Anton Yelchin delivers a chillingly impactful posthumous performance in his final role. The 27-year old St. Petersburg, Russia native passed away tragically on June 19th, 2016, in Studio City, CA. Yelchin was building an impressive career with roles in Star Trek: Beyond, as well as the violent thriller Green Room, alongside Patrick Stewart. In Thoroughbreds, Yelchin plays a misunderstood twenty-something with a checkered past, who ends up meeting his match when he crosses paths with Taylor-Joy’s character at a party. I absolutely loved Yelchin’s performance, and right up until the final scene I felt like this was the perfect sendoff for the talented actor who was taken from us much too soon. It was actually a bit surreal watching his character on-screen who commonly spoke of his future plans and the fact that he was destined to be successful and have a bright future- it’s just sad.

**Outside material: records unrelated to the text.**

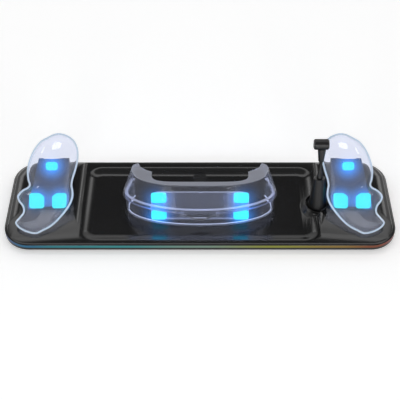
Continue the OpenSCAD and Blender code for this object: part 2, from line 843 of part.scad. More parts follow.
module cradle_solid() {
    n = 34;
    m = 16;
    stations = cradle_stations(n);
    outer = [for (u = stations) each cradle_ring(cradle_row(u, 0), 0, m)];
    inner = [for (u = stations) each cradle_ring(cradle_row(u, clear_t), clear_t, m)];
    half = (n + 1) * (m + 1);
    edge = [
        for (i = [0:n - 1]) let (
            a = i * (m + 1),
            b = a + m + 1,
            c = a + half,
            d = b + half,
            e = a + m,
            f = b + m,
            g = e + half,
            h = f + half
        ) each [[a, b, c], [b, d, c], [e, g, f], [f, g, h]]
    ];
    last = n * (m + 1);
    ends = [
        [0, half, m], [half, half + m, m],
        [last, last + m, half + last], [half + last, last + m, half + last + m]
    ];
    polyhedron(
        concat(outer, inner),
        concat(
            skin(n, m, 0, false), skin(n, m, half, true), fan(0, m, false), fan(last, m, true),
            fan(half, m, true), fan(half + last, m, false), edge, ends
        )
    );
}

module left_cradle() {
    color([0.75, 0.8, 0.9, 0.35]) difference() {
        cradle_solid();
        on_slope() translate([-far / 4, 0, -far / 4]) cube([far / 2, slope_len, far / 4 + pad_out]);
    }
}

module right_cradle() {
    mirror([1, 0, 0]) left_cradle();
}

// Headset rest: heights
waist_z = tray_h + rest_waist;
rest_top = tray_h + rest_h;
clip_lean = rest_lean / (rest_h - rest_waist);
// How far each arm turns inwards
arm_a = 24;

// Plan curve with a front bow and two arms that draw in behind it, from the left arm's end to the right's
function bow(half, middle, front, arm, power) = [
    for (i = [0:40]) let (
        k = (i - 20) / 20,
        a = abs(k) > 0.8 ? (abs(k) - 0.8) / 0.2 * arm_a : 0,
        f = abs(k) > 0.8 ? 90 : 90 * abs(k) / 0.8,
        x = abs(k) > 0.8 ? half * cos(a) : half * pow(sin(f), 2 / power),
        y = abs(k) > 0.8 ? middle + arm * sin(a) : middle - (middle - front) * pow(cos(f), 2 / power)
    ) [sign(k) * x, y]
];

rest_front = rest_in - base_d / 2;
low_front = rest_front + 0.5;
top_front = rest_front + rest_lean;
waist_bow = bow(rest_half, rest_front + waist_bow_d, rest_front, waist_arm, 2);
low_bow = bow(rest_half - rest_step, low_front + low_bow_d, low_front, low_arm, 2.15);
top_bow = bow(rest_top_half, top_front + top_bow_d, top_front, top_arm, 2.8);
// Back edge of the top flange, and the corner where its arms begin
flange_half = rest_top_half - flange_side;
flange_back = top_front + flange_side;
flange_bow = bow(flange_half, flange_back, top_front + flange_w, 0, 5);

// Moves each point of a bow to the inside by d
function inset_bow(pts, d) = [
    for (i = [0:len(pts) - 1]) let (
        a = pts[max(i - 1, 0)],
        b = pts[min(i + 1, len(pts) - 1)],
        v = (b - a) / norm(b - a)
    ) pts[i] + d * [-v[1], v[0]]
];

// The flange's arms run from the bow's corner to the arm's tip
function flange_points() = let (n = len(top_bow) - 1, tip_in = inset_bow(top_bow, 2.4)) [
    for (i = [0:n]) let (
        k = abs(i - n / 2) / (n / 2),
        g = max((k - 0.8) / 0.2, 0),
        corner = [sign(i - n / 2) * flange_half, flange_back]
    ) g > 0 ? corner + (tip_in[i] - corner) * g : flange_bow[i]
];

// Joins a closed section, given as lists of matching points, into one solid
module sweep_lists(lists) {
    k = len(lists);
    n = len(lists[0]) - 1;
    pts = [for (i = [0:n]) for (l = lists) l[i]];
    sides = [
        for (i = [0:n - 1]) for (j = [0:k - 1]) let (
            a = i * k + j,
            b = i * k + (j + 1) % k,
            c = a + k,
            d = b + k
        ) each [[a, c, b], [b, c, d]]
    ];
    cap = [for (j = [0:k - 1]) j];
    polyhedron(pts, concat(sides, [cap, [for (j = [k - 1:-1:0]) n * k + j]]));
}

function lift(pts, z) = [for (p = pts) [p[0], p[1], z]];

// Points between two lists of points, a share f of the way
function mixed(a, b, f) = [for (i = [0:len(a) - 1]) a[i] + (b[i] - a[i]) * f];

module rest_upper_band() {
    inner_waist = inset_bow(waist_bow, rest_t);
    ledge = inset_bow(waist_bow, rest_step + rest_t + 0.6);
    inner_top = inset_bow(top_bow, rest_t);
    back = flange_points();
    lean = rest_t / (rest_top - waist_z);
    color([0.75, 0.8, 0.9, 0.35]) sweep_lists([
        lift(waist_bow, waist_z),
        lift(top_bow, rest_top),
        lift(back, rest_top),
        lift(back, rest_top - rest_t),
        lift(mixed(inner_top, inner_waist, lean), rest_top - rest_t),
        lift(mixed(inner_waist, inner_top, lean), waist_z + rest_t),
        lift(ledge, waist_z + rest_t),
        lift(ledge, waist_z)
    ]);
}

module rest_lower_band() {
    inner = inset_bow(low_bow, rest_t);
    lip = inset_bow(low_bow, rest_t + foot_lip);
    n = len(low_bow) - 1;
    notch_r = (pow(notch_half, 2) + pow(notch_d, 2)) / (2 * notch_d);
    color([0.75, 0.8, 0.9, 0.35]) {
        difference() {
            union() {
                translate([0, 0, tray_h]) linear_extrude(rest_waist)
                    polygon(concat(low_bow, [for (i = [n:-1:0]) inner[i]]));
                translate([0, 0, tray_h]) linear_extrude(foot_lip_t)
                    polygon(concat(low_bow, [for (i = [n:-1:0]) lip[i]]));
            }
            translate([0, 0, waist_z - notch_d + notch_r]) rotate([90, 0, 0])
                cylinder(r = notch_r, h = far, $fn = 96);
        }
        for (s = [-1, 1]) translate([s * (notch_half + 0.5 + clip_w / 2), 0, waist_z])
            rotate([90, 0, 90]) linear_extrude(clip_w, center = true) polygon([
                [rest_front - 1, -3], [low_front + 1.3, -3], [low_front + 1.3, -0.7], [rest_front - 0.1, -0.7],
                [rest_front - 0.1 + 5 * clip_lean, 5], [rest_front - 1 + 5 * clip_lean, 5]
            ]);
    }
}

// Places a piece on the plate: x to the right, y up the plate, z out of its front
module on_plate() {
    translate([0, rest_front + plate_gap, tray_h]) rotate([90 - plate_a, 0, 0]) children();
}

module rest_plate() {
    color([0.75, 0.8, 0.9, 0.35]) difference() {
        on_plate() translate([0, -4, -rest_t]) difference() {
            rounded_plate(plate_w, plate_l + 4, 8, rest_t);
            translate([0, plate_l + 4, -1]) rotate([0, 0, 45]) cube([1.6, 1.6, 2 * rest_t + 2], center = true);
        }
        translate([-far / 2, -far / 2, tray_h - far]) cube([far, far, far]);
    }
}

module rest_pad(side, y, l) {
    color([0.35, 0.95, 1]) on_plate() translate([side * (plate_w - rest_pad_w) / 2, y, 0])
        rounded_plate(rest_pad_w, l, pad_r, rest_pad_t);
}

module rest_pad_left_top() {
    rest_pad(-1, plate_l - rest_pad_l - 0.3, rest_pad_l);
}

module rest_pad_left_low() {
    rest_pad(-1, 0.8, rest_pad_low_l);
}

module rest_pad_right_top() {
    rest_pad(1, plate_l - rest_pad_l - 0.3, rest_pad_l);
}

module rest_pad_right_low() {
    rest_pad(1, 0.8, rest_pad_low_l);
}

module touch_key() {
    low = tray_h - tray_t;
    color([0.08, 0.08, 0.085]) translate([0, base_d / 2 - key_back, 0]) {
        translate([0, 0, low]) cylinder(r = key_r, h = tray_t + key_out);
        translate([0, 0, low - 0.8]) cylinder(r = key_r + 1.4, h = 0.8);
    }
}

// Outline of the plug's head, turned about its own axis
module plug_head() {
    c = 1.2;
    color([0.07, 0.07, 0.075]) difference() {
        on_sleeve_axis(stem_at + stem_l + head_r) rotate([0, 90, 0]) translate([0, 0, -head_l / 2 - 1])
            rotate_extrude() polygon([
                [0, 0], [head_r - c, 0], [head_r, c], [head_r, head_l - c], [head_r - c, head_l], [0, head_l]
            ]);
        on_sleeve_axis() cylinder(r = stem_r1 + slip, h = stem_at + stem_l + 1);
        contacts_at() cylinder(d = contact_d, h = 3);
    }
}

// Two contact pins in the head's left end
module contacts_at() {
    on_sleeve_axis(stem_at + stem_l + head_r) rotate([0, 90, 0]) for (s = [-1, 1])
        translate([s * 1.9, 0, -head_l / 2 - 1.6]) children();
}

module plug_contacts() {
    color([0.85, 0.86, 0.88]) contacts_at() cylinder(d = contact_d, h = 2.6);
}

module plug_stem() {
    color([0.05, 0.05, 0.055]) on_sleeve_axis() difference() {
        union() {
            translate([0, 0, stem_at]) cylinder(r1 = stem_r0, r2 = stem_r1, h = stem_l - 1);
            translate([0, 0, stem_at + stem_l - 1]) cylinder(r = stem_r1, h = 2);
            translate([0, 0, 18]) cylinder(r = bore_r - slip, h = sleeve_l - 18);
            translate([0, 0, sleeve_l]) cylinder(r1 = bore_r - slip, r2 = lead_r + 0.3, h = 12);
            translate([0, 0, sleeve_l + 12]) cylinder(r = lead_r + 0.3, h = stem_at - sleeve_l - 11.5);
        }
        translate([0, 0, -1]) cylinder(r = lead_r, h = stem_at + 8);
    }
}

module plug_lead() {
    color([0.1, 0.1, 0.1]) difference() {
        on_sleeve_axis(-10) cylinder(r = lead_r, h = stem_at + 17);
        translate([-far / 2, -far / 2, board_z + board_t - far]) cube([far, far, far]);
    }
}

module plug_sleeve() {
    color([0.04, 0.04, 0.045]) difference() {
        on_sleeve_axis(-5) union() {
            lip = 1.2;
            slope = (sleeve_r0 - sleeve_r1) / sleeve_l;
            cylinder(r1 = sleeve_r0 + 5 * slope, r2 = sleeve_r1 + lip * slope, h = sleeve_l + 5 - lip);
            translate([0, 0, sleeve_l + 5 - lip]) rotate_extrude() polygon([
                [0, 0], [sleeve_r1 + lip * slope, 0], [sleeve_r1 - 0.2, lip - 0.3], [sleeve_r1 - 0.6, lip], [0, lip]
            ]);
        }
        on_sleeve_axis(-10) cylinder(r = bore_r, h = far);
        translate([-far / 2, -far / 2, deck_h - far]) cube([far, far, far]);
    }
}

// A small clip beside the sleeve's foot, held by one rivet
module sleeve_clip() {
    color([0.1, 0.1, 0.11]) difference() {
        intersection() {
            translate([sleeve_x, sleeve_y, deck_h]) rotate([0, 0, clip_a]) {
                translate([-8, -pocket_r, 0]) cube([16, pocket_r - sleeve_r0 + 0.8, clip_h]);
                translate([5, -(pocket_r + sleeve_r0) / 2, 0]) cylinder(r = 1.1, h = clip_h + 0.7);
            }
            translate([sleeve_x, sleeve_y, deck_h]) cylinder(r = pocket_r - slip, h = 10);
        }
        on_sleeve_axis(-5) cylinder(
            r1 = sleeve_r0 + 5 * (sleeve_r0 - sleeve_r1) / sleeve_l + slip, r2 = sleeve_r1 + slip, h = sleeve_l + 5
        );
    }
}

module rubber_feet() {
    color([0.12, 0.12, 0.12]) for (p = foot_at) translate([p[0], p[1], 0]) {
        cylinder(r1 = foot_r - 0.4, r2 = foot_r, h = 0.4);
        translate([0, 0, 0.4]) cylinder(r = foot_r, h = foot_h + foot_in - 0.4);
    }
}

module cover_screws() {
    color([0.6, 0.61, 0.63]) for (p = post_at) translate([p[0], p[1], inside_h - screw_head_h]) difference() {
        union() {
            cylinder(r = screw_head_r, h = screw_head_h);
            cylinder(r = screw_r, h = screw_head_h + under_deck - inside_h);
        }
        for (a = [0, 90]) rotate([0, 0, a]) translate([-1.4, -0.3, -1]) cube([2.8, 0.6, 1.6]);
    }
}

bottom_cover();
top_cover();
light_band();
lamp_circuit();
main_board();
plug_board();
port_board();
power_socket();
ballast_plate();
ribbon_cable();
left_saddle();
right_saddle();
left_charge_board();
right_charge_board();
left_pad_top();
left_pad_outer();
left_pad_inner();
right_pad_top();
right_pad_outer();
right_pad_inner();
left_cradle();
right_cradle();
rest_upper_band();
rest_lower_band();
rest_plate();
rest_pad_left_top();
rest_pad_left_low();
rest_pad_right_top();
rest_pad_right_low();
touch_key();
plug_head();
plug_contacts();
plug_stem();
plug_lead();
plug_sleeve();
sleeve_clip();
rubber_feet();
cover_screws();
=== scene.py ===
"""Looks of a wide charging dock with two clear cradles, a clear headset rest and a plug in a sleeve."""

import math

import bmesh
import bpy
from mathutils import Euler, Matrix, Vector


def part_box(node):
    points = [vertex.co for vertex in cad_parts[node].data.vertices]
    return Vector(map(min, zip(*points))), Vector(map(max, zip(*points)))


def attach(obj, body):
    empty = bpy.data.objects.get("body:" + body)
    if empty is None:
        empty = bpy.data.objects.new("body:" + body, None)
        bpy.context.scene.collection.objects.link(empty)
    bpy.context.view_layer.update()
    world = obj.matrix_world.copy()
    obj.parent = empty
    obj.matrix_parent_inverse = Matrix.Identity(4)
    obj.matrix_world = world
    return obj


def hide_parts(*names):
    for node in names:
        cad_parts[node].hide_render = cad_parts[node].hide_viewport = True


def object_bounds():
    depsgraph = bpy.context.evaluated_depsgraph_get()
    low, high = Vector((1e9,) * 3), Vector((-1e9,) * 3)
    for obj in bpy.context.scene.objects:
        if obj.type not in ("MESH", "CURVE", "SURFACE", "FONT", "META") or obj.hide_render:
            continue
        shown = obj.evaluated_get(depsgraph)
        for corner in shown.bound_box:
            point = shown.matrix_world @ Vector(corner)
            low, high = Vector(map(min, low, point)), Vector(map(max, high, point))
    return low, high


bl_info = {
    "name": "Charging dock",
    "version": (1, 0, 0),
    "blender": (4, 5, 0),
    "location": "3D View > Sidebar > Dock",
    "description": "Builds the finished look of a wide charging dock",
    "category": "Object",
}

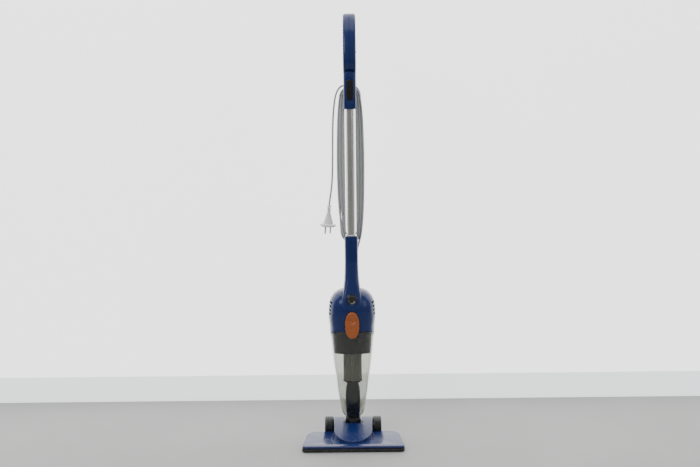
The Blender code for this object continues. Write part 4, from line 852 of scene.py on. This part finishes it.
def domeRings(inset=0.0):
    rings = []
    for k in range(41):
        up = 1 - (1 - k / 40) ** 1.35
        half, deep = eased(domeShape, up)
        rings.append((domeZ + up * domeHeight, half * bodyHalf - inset, deep * bodyDepth - inset, bodyY))
    return rings


def socketStack(name, grow=0.0):
    # the tongue at its lower end has squarer corners, so that its edges stand off the dome
    rings = []
    for k in range(57):
        share = 1 - k / 56
        half, front, back = eased(socketShape, share)
        rings.append((socketTop - share * socketLength, half + grow, (back - front) / 2 + grow,
                      (front + back) / 2))
    stack = roundStack(name, rings, 96, 2.0, filled=True)
    for v in stack.data.vertices:
        share = (socketTop - v.co.z) / socketLength
        half, front, back = eased(socketShape, share)
        deep, middle = (back - front) / 2 + grow, (front + back) / 2
        power = 3.4 + 4.6 * min(1.0, max(0.0, (share - 0.60) / 0.25))
        angle = math.atan2((v.co.y - middle) / deep, v.co.x / (half + grow))
        c, n = math.cos(angle), math.sin(angle)
        v.co.x = (half + grow) * math.copysign(abs(c) ** (2 / power), c)
        v.co.y = middle + deep * math.copysign(abs(n) ** (2 / power), n)
    return faceOut(stack)


def onButtonAxis(obj):
    turn = Matrix.Rotation(math.radians(90) - buttonTilt, 3, "X")
    return placed(obj, (0, buttonY, buttonZ), turn)


def ventCutters():
    made = []
    for side in (-1, 1):
        for k in range(4):
            z = domeZ + domeHeight - 0.0295 - k * 0.0098
            slot = box("vent", (min(side * 0.03, side * 0.075), bodyY - 0.0335, z - 0.0023),
                       (max(side * 0.03, side * 0.075), bodyY - 0.0075, z + 0.0023))
            pick(slot)
            editMode()
            bpy.ops.mesh.select_all(action="DESELECT")
            objectMode()
            for edge in slot.data.edges:
                a, b = (slot.data.vertices[i].co for i in edge.vertices)
                edge.select = abs(a.x - b.x) > 0.01
            editMode()
            bpy.ops.mesh.bevel(offset=0.0022, segments=5)
            objectMode()
            made.append(slot)
    return made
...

Nonetheless, Thoroughbreds includes stellar acting from top to bottom and provides fans of Yelchin a powerful piece of art that they can hold onto for the foreseeable future. RIP.
Taking full advantage of a screenplay with incredible depth, Thoroughbreds is a tense drama highlighting some fantastic performances. I honestly wasn’t sure what to expect, but the best thing a film can be is a unique experience for viewers, and this is that and then some. Originally written with the expectation that it would become a play, Thoroughbreds may feel a bit too “different” for casual viewers but I urge you to give it a chance- I think it will surprise you. It does feel like a play with each slow developing scene, but it surely isn’t boring. Cory Finley may be a bit of an unknown at this point, but after a debut that started with rave reviews at the Sundance Film Festival, I have a feeling that his name will come up again very soon. The success of the film lives and dies with the overall vision of an ambitious script and a very talented cast, and even though I am truly saddened that this is the last time I will see Anton Yelchin on-screen, this is a worthy sendoff and I intend to add Thoroughbreds to my Blu-ray collection as my way of preserving his memory in some small way. Highly recommended.